The Cowley Courier Traveler
- Type: Daily newspaper
- Owner(s): Winfield Publishing Company
- Founder(s): M. G. Mains
- Publisher: David Allen Seaton
- Founded: 1870 (As The Arkansas City Traveler)
- Language: English
- Headquarters: 200 E 5th Avenue Arkansas City, Kansas
- Circulation: 3,561
- ISSN: 2473-8107
- OCLC number: 953100866
- Website: ctnewsonline.com

= The Cowley Courier Traveler =

Newspaper in Arkansas City, Kansas

The Cowley Courier Traveler is a local newspaper published in Arkansas City, Kansas, United States. It covers communities across Cowley County and is publishes a print edition mailed to readers on Tuesdays, Thursdays and Saturdays. The paper was formed in 2016 through the merger of The Winfield Daily Courier and The Arkansas City Traveler.
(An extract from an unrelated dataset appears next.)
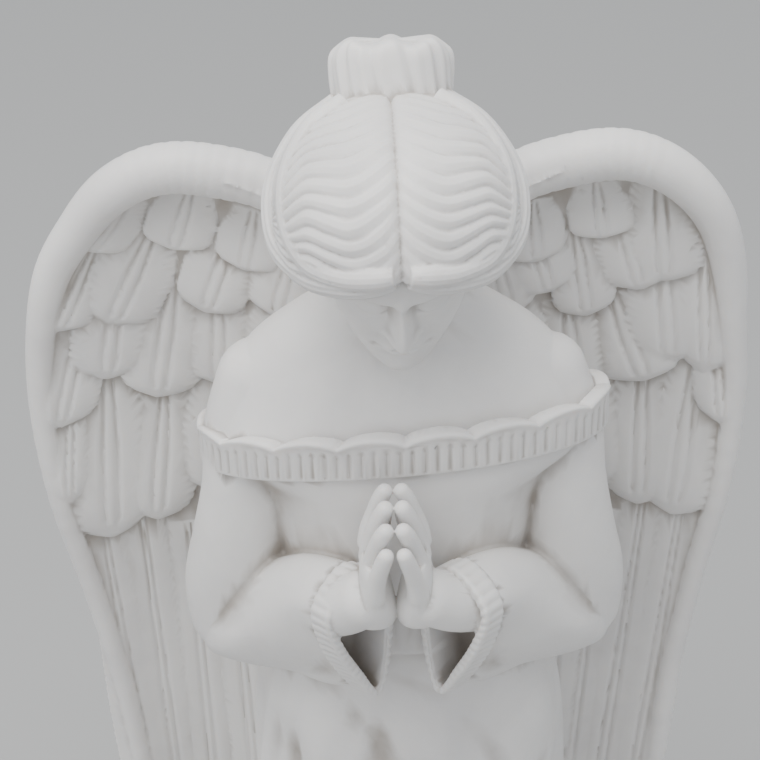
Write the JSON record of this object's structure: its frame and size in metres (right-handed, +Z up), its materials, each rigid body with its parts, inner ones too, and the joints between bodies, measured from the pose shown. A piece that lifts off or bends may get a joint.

The Cowley Courier Traveler is a member of the Kansas Press Association.

==History==

Windfield Courier masthead, cirxa 2014

The Arkansas City Traveler was founded in 1870 by M. G. Mains. It was named after a song of the same name and early issues had a fiddle below the masthead. The newspaper was sold to Stauffer Communications in 1924, which was acquired by Morris Communications in 1995. Morris sold the paper to Winfield Publishing Company in 2001.

The Winfield Courier was first published in Jan. 1, 1874 by Col. E.C. Manning. It was renamed to The Winfield Daily Courier in 1884. The paper's owner bought The Arkansas City Traveler in 2001and merged the two together in 2016 to form The Cowley Courier Traveler.